If we are justified, if we are in a relationship with God because of Jesus, says Barth, it is because of his faith, which we share. If you think about that for a moment it’s quite pivotal. We are justified, says Paul, not by our faith in Christ, but by having Christ’s faith. This does not seek to negate the need to know about Christ, but calls us as Christians to seek to know Christ above all else, and to share his faith.

So our focus becomes not doctrine, but relationship.

When Jesus talked of God he didn’t talk about God in abstract intellectual terms, he talked about God and related to God as his heavenly father, he was in relationship to him.

Likewise in talking about the Holy Spirit he talked about the one who was a part of his life, and promised to all believers, the energetic, life giving spirit of God who inspires and conspires – meaning shares in breathing life – believers.

This isn’t new, though the way I’ve expressed it may seem different. It forms the basis of a new mentality, though – away from seeing ‘belief’ as a block of doctrine or facts that we have to somehow get our heads around and take on board. Instead the analogy of a journey, of progress and movement, of a pilgrimage becomes the best way of expressing this. On a pilgrimage it is as much the journey itself that is important as the end point, as much the mystery of the route as the destination, as much the discovery as the goal. If we can get away from being hide-bound to doctrine then we can start finding out what believing, what holding close, really means.

I believe
So in the context of our series what does it mean for us to say ‘I believe..’?
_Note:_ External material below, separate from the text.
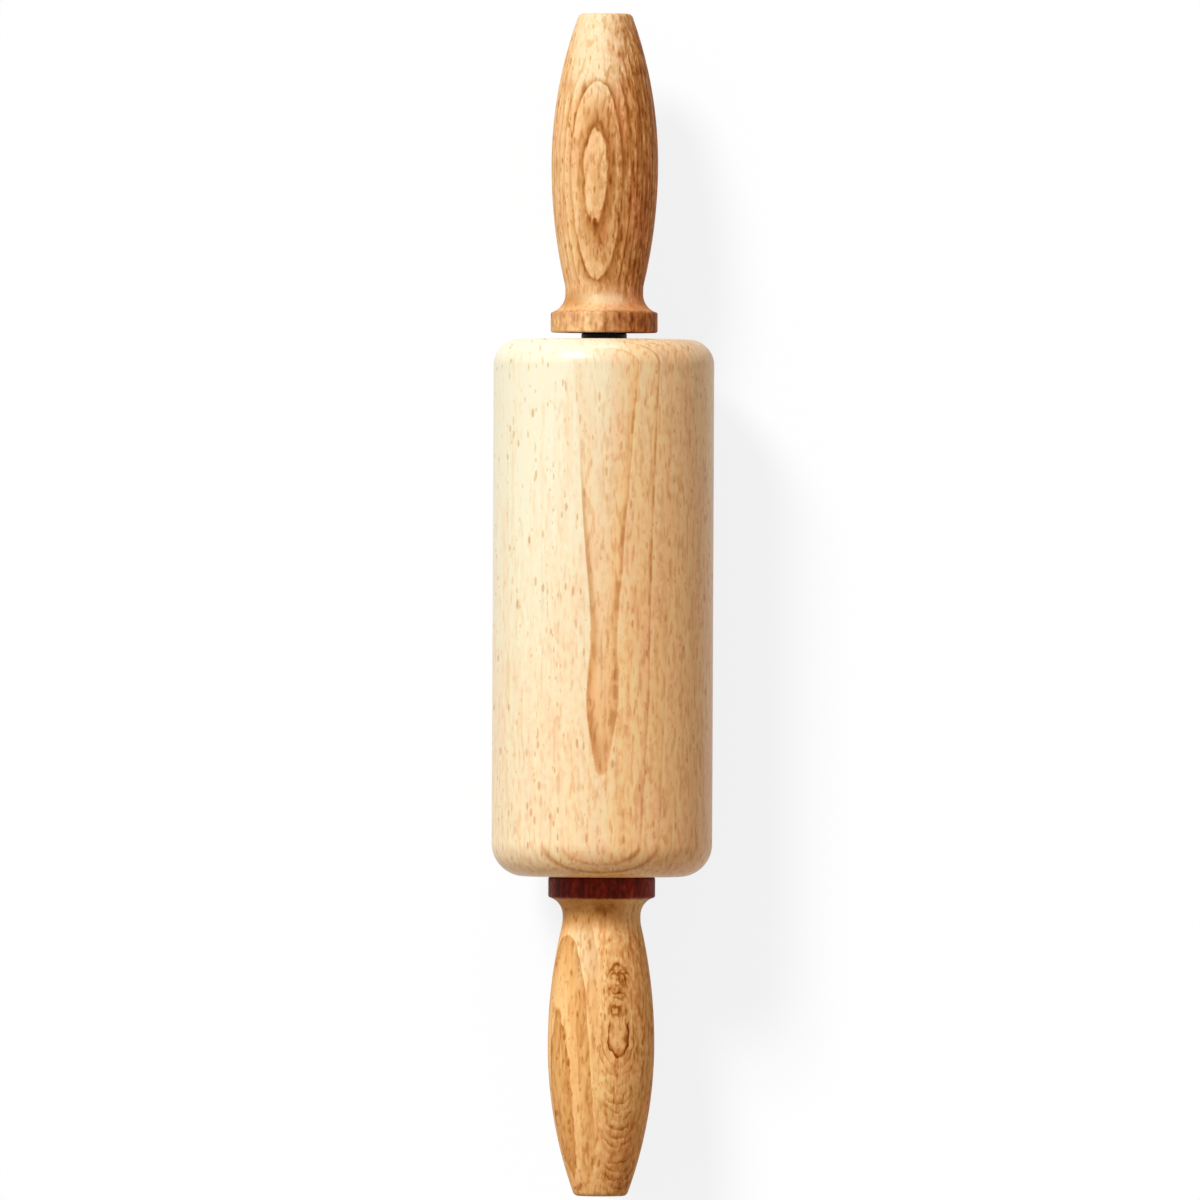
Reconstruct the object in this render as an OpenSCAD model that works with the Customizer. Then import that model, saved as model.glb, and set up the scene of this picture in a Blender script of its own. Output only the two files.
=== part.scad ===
// Rolling pin with a revolving roller, in millimetres. The axis lies along X and +Z is up. The origin is on the axis,
// midway between the ends of the two handles. At rest the roller lies against the right handle, so that all of its
// end play shows as a gap at the left handle.

/* [Roller] */
// Diameter of the rolling surface
roller_d = 60; // [50:1:80]
// Length of the roller over its end faces
roller_len = 146; // [110:1:300]
// Radius turned on the roller's left edge
roller_left_round = 7; // [1:0.5:11]
// Radius turned on the roller's right edge
roller_right_round = 9; // [1:0.5:11]
// Room on the radius between the spacer tube and the wood around it
core_room = 0.8; // [0.4:0.1:2]

/* [Axle rod] */
// Diameter of the steel rod
rod_d = 8; // [6:0.5:9]
// Depth to which the rod is pressed into each handle
rod_grip = 50; // [44:1:60]
// Chamfer on the ends of the rod
rod_chamfer = 0.8; // [0.3:0.1:1.5]
// Length of each knurled stretch of the rod
knurl_len = 32; // [10:1:38]
// Plain stretch between a knurl and the end of the rod
knurl_setback = 4; // [2:0.5:10]
// Height of the knurl's ridges, which bite into the wood
knurl_h = 0.15; // [0.05:0.05:0.3]
// Number of ridges around a knurl
knurl_ridges = 24; // [12:1:36]

/* [Spacer tube] */
// Wall of the plastic tube that keeps the handles apart
tube_wall = 2.15; // [1.5:0.05:3]
// Chamfer on the ends of the tube
tube_chamfer = 0.3; // [0.1:0.1:0.8]

/* [Bushes] */
// Wall of a bush around the tube
bush_wall = 2.75; // [2:0.25:4]
// Length of a bush with its flange
bush_len = 16; // [10:1:24]
// Thickness of a bush's flange, which lies flush in the roller's end
flange_t = 1.6; // [1:0.1:3]
// Width of the flange outside the wall of the bush
flange_lip = 3.5; // [2:0.5:5]
// Smooth stretch that leads the bush into its hole
bush_lead = 3; // [1:0.5:5]
// Number of barbs along a bush
bush_barbs = 4; // [2:1:6]
// Height of the barbs, which bite into the wood
barb_h = 0.2; // [0.1:0.05:0.4]
// Chamfer on the edges of a bush
bush_chamfer = 0.4; // [0.2:0.1:0.8]

/* [Handles] */
// Length of a handle from its collar's face to its end
handle_len = 86.7; // [78:0.1:110]
// Diameter of the collar next to the roller
collar_d = 29.1; // [26:0.1:31]
// Length of the collar along the axis, to where its cove begins
collar_len = 5.5; // [3:0.1:9]
// Radius of the cove between the collar and the neck
cove_r = 5; // [4.5:0.1:7]
// Diameter of the neck
neck_d = 21.2; // [19:0.1:25]
// Length of the straight stretch of the neck
neck_len = 1.2; // [0.4:0.1:4]
// Radius of the hollow between the neck and the barrel
hollow_r = 8; // [4:0.5:12]
// Diameter of the barrel where it is widest
barrel_d = 29; // [26:0.1:36]
// Distance from the collar's face to the widest place of the barrel
barrel_at = 45.6; // [38:0.1:55]
// Diameter to which the barrel narrows at the end
end_d = 14.2; // [10:0.1:20]
// Radius on the edge of the handle's end
end_round = 1.5; // [0.5:0.1:3]
// Radius on the two edges of the collar
collar_round = 0.6; // [0.2:0.1:1]

/* [Fits] */
// How far the roller can slide from one handle to the other
end_play = 1.7; // [0.5:0.1:5]
// Gap at an end face where a turning piece lies against a still one
face_gap = 0.1; // [0.05:0.01:0.3]
// Running clearance on the radius, rod to tube and tube to bush
run_gap = 0.05; // [0.02:0.01:0.1]
// Clearance on the radius around a bush's flange
flange_gap = 0.1; // [0.05:0.05:0.3]
// Angle of the drill that makes the blind hole in a handle
drill_angle = 118; // [90:1:140]

/* [Hidden] */

// Smoothness of the round surfaces
$fn = 144;

// Smoothness of the two long arcs of a handle's barrel
long_arc_steps = 720;

// How far a cut runs past the surface that it opens
over = 1;

// How far a stretch of an outline runs into its neighbours
lap = 0.02;

// Radii of the pieces that fit in one another, from the rod outwards
rod_r = rod_d / 2;
tube_bore_r = rod_r + run_gap;
tube_r = tube_bore_r + tube_wall;
bush_bore_r = tube_r + run_gap;
bush_r = bush_bore_r + bush_wall;
flange_r = bush_r + flange_lip;
core_r = tube_r + core_room;
roller_r = roller_d / 2;

// Radii of a handle
collar_r = collar_d / 2;
neck_r = neck_d / 2;
barrel_r = barrel_d / 2;
end_r = end_d / 2;

// Places along the axis
between_handles = roller_len + end_play + 2 * face_gap;
collar_face_x = between_handles / 2;
roller_right_x = collar_face_x - face_gap;
roller_left_x = roller_right_x - roller_len;
rod_len = between_handles + 2 * rod_grip;
tube_len = between_handles - 2 * face_gap;
barb_pitch = (bush_len - flange_t - bush_lead) / bush_barbs;
drill_tip = rod_r / tan(drill_angle / 2);

// Handle outline, as [radius, distance from the collar's face]. The cove comes down from the collar to the neck, and
// the collar's inner edge is rounded so that it runs into the cove without a corner.
cove_rise = neck_r + cove_r - collar_r;
neck_start = collar_len + sqrt(pow(cove_r, 2) - pow(cove_rise, 2));
cove_c = [neck_r + cove_r, neck_start];
collar_edge_c = [
    collar_r - collar_round,
    neck_start - sqrt(pow(cove_r + collar_round, 2) - pow(cove_rise + collar_round, 2))
];
cove_top = collar_edge_c + (cove_c - collar_edge_c) * collar_round / (cove_r + collar_round);

// The hollow leaves the neck and meets the barrel's inner arc, which is level where the barrel is widest
neck_end = neck_start + neck_len;
swell = barrel_r - neck_r;
inner_run = barrel_at - neck_end;
inner_arc_r = (pow(inner_run, 2) / swell + swell) / 2 - hollow_r;
inner_arc_c = [barrel_r - inner_arc_r, barrel_at];
hollow_c = [neck_r + hollow_r, neck_end];
hollow_top = inner_arc_c + (hollow_c - inner_arc_c) * inner_arc_r / (inner_arc_r + hollow_r);

// The outer arc narrows to the end, whose edge is rounded
taper = barrel_r - end_r;
outer_run = handle_len - barrel_at;
outer_arc_r = (pow(outer_run, 2) / taper + taper) / 2;
outer_arc_c = [barrel_r - outer_arc_r, barrel_at];
end_edge_c = [
    outer_arc_c[0] + sqrt(pow(outer_arc_r - end_round, 2) - pow(outer_run - end_round, 2)),
    handle_len - end_round
];
end_top = outer_arc_c + (end_edge_c - outer_arc_c) * outer_arc_r / (outer_arc_r - end_round);

// Colours
beech_light = [0.96, 0.86, 0.68];
beech_warm = [0.86, 0.66, 0.42];
black_plastic = [0.07, 0.07, 0.08];
bright_steel = [0.72, 0.73, 0.75];

// Turns an outline in [radius, length] about the pin's axis, with its length running towards +X
module turned() {
    rotate([0, 90, 0]) rotate_extrude() children();
}

// The part of an outline between two distances along the axis
module stretch_of(from, to, widest) {
    intersection() {
        translate([0, from]) square([widest, to - from]);
        children();
    }
}

// The half section of a round bar's end with a rounded edge, its face at zero
module bar_end_section(r, edge_round) {
    square([r - edge_round, 2 * edge_round]);
    translate([r - edge_round, edge_round]) circle(edge_round);
}

// The half section of a round bar with a rounded edge at each end
module bar_section(r, len, low_round, high_round) {
    translate([0, low_round]) square([r, len - low_round - high_round]);
    bar_end_section(r, low_round);
    translate([0, len]) mirror([0, 1]) bar_end_section(r, high_round);
}

// Outline of a handle, from the collar's face to the rounded end
module handle_section() {
    // Collar, with its face's edge rounded and its inner edge running into the cove
    translate([0, collar_round]) square([collar_r, collar_edge_c[1] - collar_round]);
    bar_end_section(collar_r, collar_round);
    stretch_of(collar_edge_c[1] - lap, cove_top[1] + lap, collar_r) {
        square([collar_edge_c[0], neck_start]);
        translate(collar_edge_c) circle(collar_round);
    }
    // Cove, neck and hollow
    difference() {
        translate([0, cove_top[1]]) square([cove_top[0], neck_start - cove_top[1]]);
        translate(cove_c) circle(cove_r);
    }
    translate([0, neck_start - lap]) square([neck_r, neck_len + 2 * lap]);
    difference() {
        translate([0, neck_end]) square([hollow_top[0], hollow_top[1] - neck_end]);
        translate(hollow_c) circle(hollow_r);
    }
    // Barrel and rounded end
    stretch_of(hollow_top[1] - lap, barrel_at, barrel_r)
        translate(inner_arc_c) circle(inner_arc_r, $fn = long_arc_steps);
    stretch_of(barrel_at - lap, end_top[1], barrel_r)
        translate(outer_arc_c) circle(outer_arc_r, $fn = long_arc_steps);
    stretch_of(end_top[1] - lap, handle_len, barrel_r) {
        square([end_edge_c[0], handle_len]);
        translate(end_edge_c) circle(end_round);
    }
}

// A turned handle with its blind hole, collar's face at the origin
module handle() {
    turned() difference() {
        handle_section();
        square([rod_r, rod_grip]);
        polygon([[0, rod_grip], [rod_r, rod_grip], [0, rod_grip + drill_tip]]);
    }
}

// A flanged bush with its flange's face at the origin
module bush() {
    barb_outline = [
        for (i = [0:bush_barbs - 1]) let (at = flange_t + i * barb_pitch)
            each [[bush_r, at], [bush_r + barb_h, at], [bush_r, at + barb_pitch]]
    ];
    turned() polygon(concat(
        [
            [bush_bore_r, bush_chamfer],
            [bush_bore_r + bush_chamfer, 0],
            [flange_r - bush_chamfer, 0],
            [flange_r, bush_chamfer],
            [flange_r, flange_t]
        ],
        barb_outline,
        [
            [bush_r, bush_len - bush_chamfer],
            [bush_r - bush_chamfer, bush_len],
            [bush_bore_r + bush_chamfer, bush_len],
            [bush_bore_r, bush_len - bush_chamfer]
        ]
    ));
}

// One knurled stretch of the rod, starting at the origin
module knurl() {
    step = 180 / knurl_ridges;
    rotate([0, 90, 0]) linear_extrude(knurl_len) polygon([
        for (i = [0:2 * knurl_ridges - 1]) let (r = i % 2 == 0 ? rod_r + knurl_h : rod_r - knurl_h)
            [r * cos(i * step), r * sin(i * step)]
    ]);
}

// Beech roller, bored through and counterbored for a bush at each end
module roller() {
    color(beech_light) translate([roller_left_x, 0, 0]) turned() difference() {
        bar_section(roller_r, roller_len, roller_left_round, roller_right_round);
        translate([0, -over]) square([core_r, roller_len + 2 * over]);
        translate([0, -over]) square([bush_r, bush_len + over]);
        translate([0, roller_len - bush_len]) square([bush_r, bush_len + over]);
        translate([0, -over]) square([flange_r + flange_gap, flange_t + over]);
        translate([0, roller_len - flange_t]) square([flange_r + flange_gap, flange_t + over]);
    }
}

// Bush in the roller's left end
module left_bush() {
    color(black_plastic) translate([roller_left_x, 0, 0]) bush();
}

// Bush in the roller's right end
module right_bush() {
    color(black_plastic) translate([roller_right_x, 0, 0]) mirror([1, 0, 0]) bush();
}

// Plastic tube over the rod, on which the bushes run
module spacer_tube() {
    half = tube_len / 2;
    color(black_plastic) turned() polygon([
        [tube_bore_r, -half],
        [tube_r - tube_chamfer, -half],
        [tube_r, tube_chamfer - half],
        [tube_r, half - tube_chamfer],
        [tube_r - tube_chamfer, half],
        [tube_bore_r, half]
    ]);
}

// Steel rod, knurled where the handles grip it
module axle_rod() {
    half = rod_len / 2;
    knurl_x = half - knurl_setback - knurl_len;
    color(bright_steel) union() {
        turned() polygon([
            [0, -half],
            [rod_r - rod_chamfer, -half],
            [rod_r, rod_chamfer - half],
            [rod_r, half - rod_chamfer],
            [rod_r - rod_chamfer, half],
            [0, half]
        ]);
        for (side = [0, 1]) mirror([side, 0, 0]) translate([knurl_x, 0, 0]) knurl();
    }
}

// Handle at the end where the gap shows
module left_handle() {
    color(beech_warm) mirror([1, 0, 0]) translate([collar_face_x, 0, 0]) handle();
}

// Handle that the roller lies against
module right_handle() {
    color(beech_warm) translate([collar_face_x, 0, 0]) handle();
}

roller();
left_bush();
right_bush();
spacer_tube();
axle_rod();
left_handle();
right_handle();
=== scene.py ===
# %% [markdown]
# # A turned beech rolling pin
#
# The pin is a thick beech roller that spins on a plastic tube between two turned handles. The
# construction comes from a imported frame, where every piece already has its place, in metres, with the
# pin's axis along X and +Z up. What is left to do here is the look: the curves of the turned wood, its
# figure, flecks and pores, the black plastic that shows in the gap, and the light. The frame's own box
# is kept at once, so that its size can be printed beside the finished pin's at the end.

# %% Load the frame
import math

import bmesh
import bpy
from mathutils import Matrix, Vector


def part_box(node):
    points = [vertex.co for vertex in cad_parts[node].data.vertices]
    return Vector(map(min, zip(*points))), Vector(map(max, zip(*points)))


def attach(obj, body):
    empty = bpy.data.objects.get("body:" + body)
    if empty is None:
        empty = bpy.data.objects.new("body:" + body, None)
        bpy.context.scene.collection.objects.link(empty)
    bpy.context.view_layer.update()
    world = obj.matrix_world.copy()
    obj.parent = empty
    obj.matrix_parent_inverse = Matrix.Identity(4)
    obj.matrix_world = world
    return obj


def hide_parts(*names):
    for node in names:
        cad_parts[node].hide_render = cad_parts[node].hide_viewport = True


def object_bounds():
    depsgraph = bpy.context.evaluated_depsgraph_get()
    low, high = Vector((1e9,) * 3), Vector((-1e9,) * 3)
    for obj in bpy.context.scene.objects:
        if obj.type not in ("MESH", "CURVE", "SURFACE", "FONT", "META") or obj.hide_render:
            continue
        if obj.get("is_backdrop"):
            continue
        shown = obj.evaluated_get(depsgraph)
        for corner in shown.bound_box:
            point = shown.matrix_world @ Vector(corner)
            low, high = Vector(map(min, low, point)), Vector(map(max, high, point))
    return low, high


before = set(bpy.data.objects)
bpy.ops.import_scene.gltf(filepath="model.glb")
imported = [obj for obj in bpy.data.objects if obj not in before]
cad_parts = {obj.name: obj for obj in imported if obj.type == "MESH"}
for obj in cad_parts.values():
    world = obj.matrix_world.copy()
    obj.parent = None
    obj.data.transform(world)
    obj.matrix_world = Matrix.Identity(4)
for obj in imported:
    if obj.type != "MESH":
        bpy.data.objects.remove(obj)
cad_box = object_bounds()
MM = 0.001
scene = bpy.context.scene
print("pieces in the frame:", ", ".join(sorted(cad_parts)))

# %% [markdown]
# ## Camera
#
# The pin was photographed from straight above with a long lens, the left handle at the top of the
# picture. One pixel of the 1200 px frame is 0.2718 mm on the pin. A short lens close by would show the
# roller's end faces, and none shows, so the lens is very long and stands far off. The pin lies a
# quarter of a degree off the upright. The camera's roll takes that up, so that the pin itself stays on
# its axis.

# %% Place the camera
PICTURE_PIXELS = 1200
PIXEL = 0.2718 * MM
VIEW_WIDTH = PICTURE_PIXELS * PIXEL
LENS_MM = 600
SENSOR_MM = 36
NEAREST = 0.01
FARTHEST = 100
PIN_LEAN = math.radians(0.25)
VIEW_CENTRE = Vector((-1.3 * MM, -0.8 * MM, 0))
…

As we look over the next few weeks as this core document of the Christian faith I invite you again to consider not just the intellectual implications of all of our talks but to allow this to be a devotional series. So that when we find ourselves saying ‘I believe’ we are not making intellectual assent to certain doctrinal propositions, but acknowledging our relationship to a God who reveals himself to us, and devoting ourselves to loving and trusting him.